Faced with the same task, a computer would handle this a bit differently. One possible solution: First, allocate an array of 52 bits. Then, for each card, you would flip the appropriate bit from 0 to 1 to mark it seen. Finally, scanning through the array, you’d look for any unflipped bits.

Another possible solution: keep a running sum of all cards seen (A of diamonds = 1, 2 of diamonds = 2, …), and then check whether the sum matched the expected sum \(1 + 2 + \ldots + 52\). (This solution only works if at most 1 card is missing; otherwise it cannot distinguish which cards are missing.)

Already, we can see that what is “easy” for humans is not necessarily easy for computers, and vice versa. Human working memory is small, but we can do pattern recognition over our visual field very quickly. Computers can memorize a large amount of arbitrary data and do arithmetic with ease, but to process an image would require a deep convolutional neural network of many millions of operations.

# Rules of the game

Given that humans and computers have different constraints on their operation, they naturally end up with different algorithms for the same task. This also means that normal human intuition for what the “obvious” way to do something isn’t necessarily aligned with what a computer is good at doing. So one reason to study algorithms is to learn the rules of the game for computers and hone your intuition about efficient ways to do things on a computer.

In a broader sense, algorithms is about understanding the consequences of a particular set of rules. As it turns out, the rules of the game have actually been slowly changing over the last half-century, and the algorithms that have been published in textbooks aren’t necessarily the right ones for today’s computers.

Take, for example, memory access. It used to be true decades ago that memory access was about the same cost as arithmetic. But today, that’s not true anymore: Latency numbers every programmer should know tells us that main memory access is actually ridiculously slow. Modern processors have a hierarchy of caches which get progressively larger and slower, and textbook algorithms run best when they fit entirely on the fastest caching levels, where their decades-old assumptions hold true.

So of the two algorithms given above for detecting missing cards, the running sum algorithm ends up a few times faster than the bit-flipping algorithm.

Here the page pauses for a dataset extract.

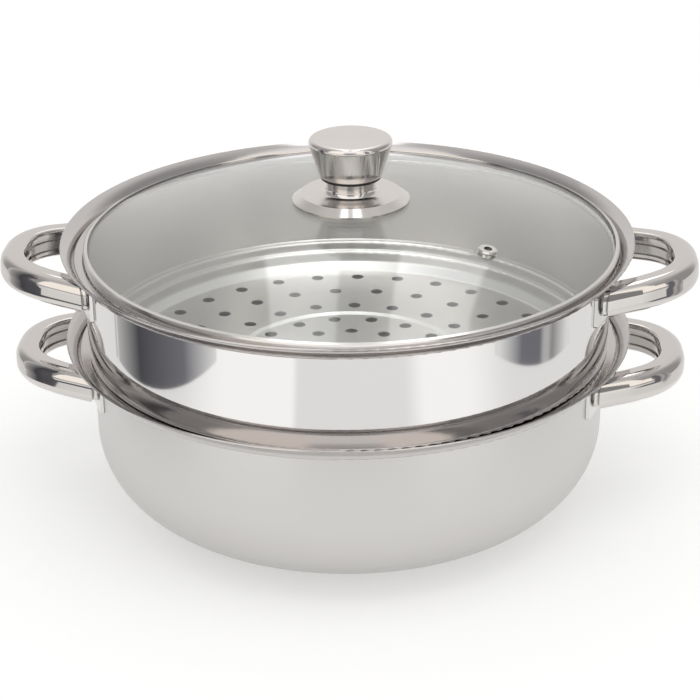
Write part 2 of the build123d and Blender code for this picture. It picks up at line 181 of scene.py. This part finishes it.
def glow_of(code, level):
    """A colour of light: level 1 is as bright as the white background."""
    return [part * level for part in tone(code)[:3]] + [1]


def patch(colour_before, centre, colour, inner, outer):
    """Lay a soft-edged round patch of the tent's wall over what is there already."""
    azimuth, elevation = (math.radians(a) for a in centre)
    towards = (
        math.sin(azimuth) * math.cos(elevation),
        -math.cos(azimuth) * math.cos(elevation),
        math.sin(elevation),
    )
    near = add(sky, "ShaderNodeVectorMath", {0: heading, 1: towards}, operation="DOT_PRODUCT")
    edge = ramp(sky, near.outputs["Value"], *(math.cos(math.radians(a)) for a in (outer, inner)))
    return blend(sky, edge, colour_before, colour)


def lamp_strip(colour_before, low, high, colour):
    """A long lamp overhead that runs from the back to the front, between two values of x."""
    mask = times(
        sky,
        window(sky, heading_xyz.outputs["X"], low, high, STRIP_SOFT),
        ramp(sky, heading_xyz.outputs["Z"], *STRIP_HEIGHT),
        ramp(sky, heading_xyz.outputs["Y"], *STRIP_FRONT),
    )
    return blend(sky, mask, colour_before, colour)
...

While both algorithms have \(O(N)\) runtime, one solution requires going back to memory to overwrite a 1, whereas the other one updates a number in-place.

Another example is the dramatic rise in hard drive capacity over the last few decades. Hard drives have gone from gigabytes in capacity to terabytes of capacity over the course of a decade. And yet, the speed of disk reading has been fundamentally limited by the physical constraints of spinning a platter at ~7200 RPM, and thus the ratio of hard drive capacity to read/write speed has dramatically shifted. As a result, storage space is relatively cheap, compared to the cost of actually reading that storage space. I remember when Amazon Glacier was first announced, there was a lot of speculation as to what secret storage medium Amazon had invented that resulted in such a peculiar pricing structure (nearly free to store data, but expensive to actually read that data). There is no speculation needed if you understand hard drive trends. And nowadays, SSDs change that equation again - Facebook has published a few recent papers describing how SSDs (also referred to as NVM, non-volatile memory) can be directly be used as slower caching layer for various serving systems.

Yet another example: in machine learning, where teams are investigating the use of customized hardware to execute giant neural networks, it turns out that different scaling limits are reached - like the bandwidth of connections between chips. So here, an entirely new set of algorithms is needed that works around these constraints. For example, when doing a `reduce_sum`

over computational results from N chips, you need \(2N\) cycles and \(2N\) overall bandwidth to aggregate all those numbers in one central chip and relay those results back. However, if you wire up the chips in a big circle, then you can double the speed to \(N\) cycles, at the cost of increasing overall bandwidth to \(N^2\). And if you wire up the chips in a 2-D toroidal configuration, then you actually just need \(2\sqrt{N}\) bandwidth cycles and overall bandwidth of \(2N\) to aggregate the numbers, by first adding in the horizontal direction, and then in the vertical direction. (See the TPU v3 paper for more.)

# Conclusion

All of these examples seem pretty esoteric. Do you need to know algorithms if you’re not working on new hardware?

I think it depends on where in the technology life cycle you want to be at. On the leading end of this cycle, you had better understand your algorithms. On the tail end of this cycle, you probably don’t need to know algorithms as much.

At the leading edge, innovation ends up changing the rules of the game, and if you’re working there, then you had better have a solid grasp on algorithms. Then, as the hardest problems are worked out, services and libraries are created for the rest of us. Still, you cannot effectively use those services/libraries unless you understand the underlying technology. I’ve heard many stories about projects that were killed because their database technology choices were fundamentally wrong. And eventually, the technology matures enough that a community grows around each correct pairing of technology and applications, and then you won’t have to know algorithms to make a good choice - e.g. PHP/Wordpress has turned into a pretty solid development platform for DIY-websites.